Salman Rushdie has previously complained about having too much security around him, according to a media report on Saturday. While attending the Prague Writers' Festival, he told reporters, “To be here and to find a large security operation around me has actually felt a little embarrassing... I thought it was really unnecessary and kind of excessive and was certainly not arranged at my request." “I spent a great deal of time before I came here saying that I really didn’t want that. So I was very surprised to arrive here and discover a really quite substantial operation, because it felt like being in a time warp, that I had gone back in time several years,” he was quoted as saying.
Iranians reacted with praise and worry on Saturday over the attack on novelist Salman Rushdie, the target of a decades-old fatwa by the late Supreme Leader Ayatollah Ruhollah Khomeini calling for his death.
It remains unclear why Rushdie's attacker, identified by police as Hadi Matar of Fairview, New Jersey, stabbed the author as he prepared to speak at an event Friday in western New York.
Iran's theocratic government and its state-run media have assigned no motive to the assault.
But in Tehran, some willing to speak to The Associated Press offered praise for an attack targeting a writer they believe tarnished the Islamic faith with his 1988 book “The Satanic Verses”.
In the streets of Iran's capital, images of the late Ayatollah Ruhollah Khomeini still peer down at passers-by.
“I don't know Salman Rushdie, but I am happy to hear that he was attacked since he insulted Islam," said Reza Amiri, a 27-year-old deliveryman. “This is the fate for anybody who insults sanctities.” Others, however, worried aloud that Iran could become even more cut off from the world as tensions remain high over its tattered nuclear deal.
The attempt on the life of renowned writer Salman Rushdie is "appalling" and "reprehensible", US National Security Advisor James Sullivan has said.
"Today, the country and the world witnessed a reprehensible attack against the writer Salman Rushdie. This act of violence is appalling," Sullivan, National Security Advisor to the US President, said hours after the writer was attacked on stage moments before he was to deliver a speech in New York.
"All of us in the Biden-Harris Administration are praying for his speedy recovery. We are thankful to good citizens and first responders for helping Mr. Rushdie so quickly after the attack and to law enforcement for its swift and effective work, which is ongoing," Sullivan said in a statement.
The 24-year-old man detained in connection with the stabbing of Mumbai-born controversial author Salman Rushdie was sympathetic to "Shia extremism" and the causes of Iran's Islamic Revolutionary Guard Corps, according to a media report.

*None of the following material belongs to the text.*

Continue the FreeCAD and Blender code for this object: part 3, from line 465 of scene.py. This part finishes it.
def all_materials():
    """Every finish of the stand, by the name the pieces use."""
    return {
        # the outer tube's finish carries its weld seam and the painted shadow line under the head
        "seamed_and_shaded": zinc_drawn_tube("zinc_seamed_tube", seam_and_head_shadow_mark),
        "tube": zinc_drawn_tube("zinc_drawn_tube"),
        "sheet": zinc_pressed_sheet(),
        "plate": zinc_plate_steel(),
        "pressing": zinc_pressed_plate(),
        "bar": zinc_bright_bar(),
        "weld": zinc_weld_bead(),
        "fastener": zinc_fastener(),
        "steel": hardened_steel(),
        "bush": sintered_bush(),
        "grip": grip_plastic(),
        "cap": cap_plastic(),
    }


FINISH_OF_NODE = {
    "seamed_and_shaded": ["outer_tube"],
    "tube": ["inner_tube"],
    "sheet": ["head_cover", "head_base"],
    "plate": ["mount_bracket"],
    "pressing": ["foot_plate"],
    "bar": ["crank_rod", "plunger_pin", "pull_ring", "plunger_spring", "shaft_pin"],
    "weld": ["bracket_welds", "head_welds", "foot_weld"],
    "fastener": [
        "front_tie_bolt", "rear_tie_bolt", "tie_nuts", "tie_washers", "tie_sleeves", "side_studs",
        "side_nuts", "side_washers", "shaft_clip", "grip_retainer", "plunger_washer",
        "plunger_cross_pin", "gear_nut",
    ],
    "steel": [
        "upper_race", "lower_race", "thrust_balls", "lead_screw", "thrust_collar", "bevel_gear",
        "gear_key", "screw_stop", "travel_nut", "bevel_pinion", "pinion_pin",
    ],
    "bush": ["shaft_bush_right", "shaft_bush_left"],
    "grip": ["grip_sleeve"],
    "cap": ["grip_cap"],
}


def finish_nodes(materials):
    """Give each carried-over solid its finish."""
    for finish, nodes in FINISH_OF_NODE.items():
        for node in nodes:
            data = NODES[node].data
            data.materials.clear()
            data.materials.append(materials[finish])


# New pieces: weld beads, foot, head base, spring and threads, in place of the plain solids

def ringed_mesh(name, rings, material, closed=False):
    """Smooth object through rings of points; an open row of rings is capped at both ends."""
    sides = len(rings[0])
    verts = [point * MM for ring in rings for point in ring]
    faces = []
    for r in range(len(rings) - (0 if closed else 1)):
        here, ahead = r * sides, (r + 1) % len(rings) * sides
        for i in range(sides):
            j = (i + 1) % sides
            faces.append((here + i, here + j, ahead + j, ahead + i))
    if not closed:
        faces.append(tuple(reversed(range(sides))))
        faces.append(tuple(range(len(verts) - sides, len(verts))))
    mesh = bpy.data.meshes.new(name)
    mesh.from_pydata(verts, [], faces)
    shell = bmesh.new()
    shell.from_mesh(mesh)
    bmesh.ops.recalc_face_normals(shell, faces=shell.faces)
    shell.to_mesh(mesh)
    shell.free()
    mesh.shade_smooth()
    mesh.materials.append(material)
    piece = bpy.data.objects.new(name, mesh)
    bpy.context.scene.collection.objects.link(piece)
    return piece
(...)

A preliminary review of Matar’s social media accounts by law enforcement showed him to be sympathetic to Shia extremism and the causes of the Islamic Revolutionary Guard Corps (IRGC), a law enforcement person with direct knowledge of the investigation told NBC News.
Though there are no direct links between Matar and the IRGC, law enforcement officers reportedly found images of slain commander Qassem Solemani and an Iraqi extremist sympathetic to the Iranian regime in a cell phone messaging app belonging to Matar, according to NBC News.
Soleimani was a senior Iranian military officer who served in the Islamic Revolutionary Guard Corps. From 1998 until his assassination in 2020.
Rushdie’s book The Satanic Verses has been banned in Iran since 1988, as many Muslims consider it offensive to Islam.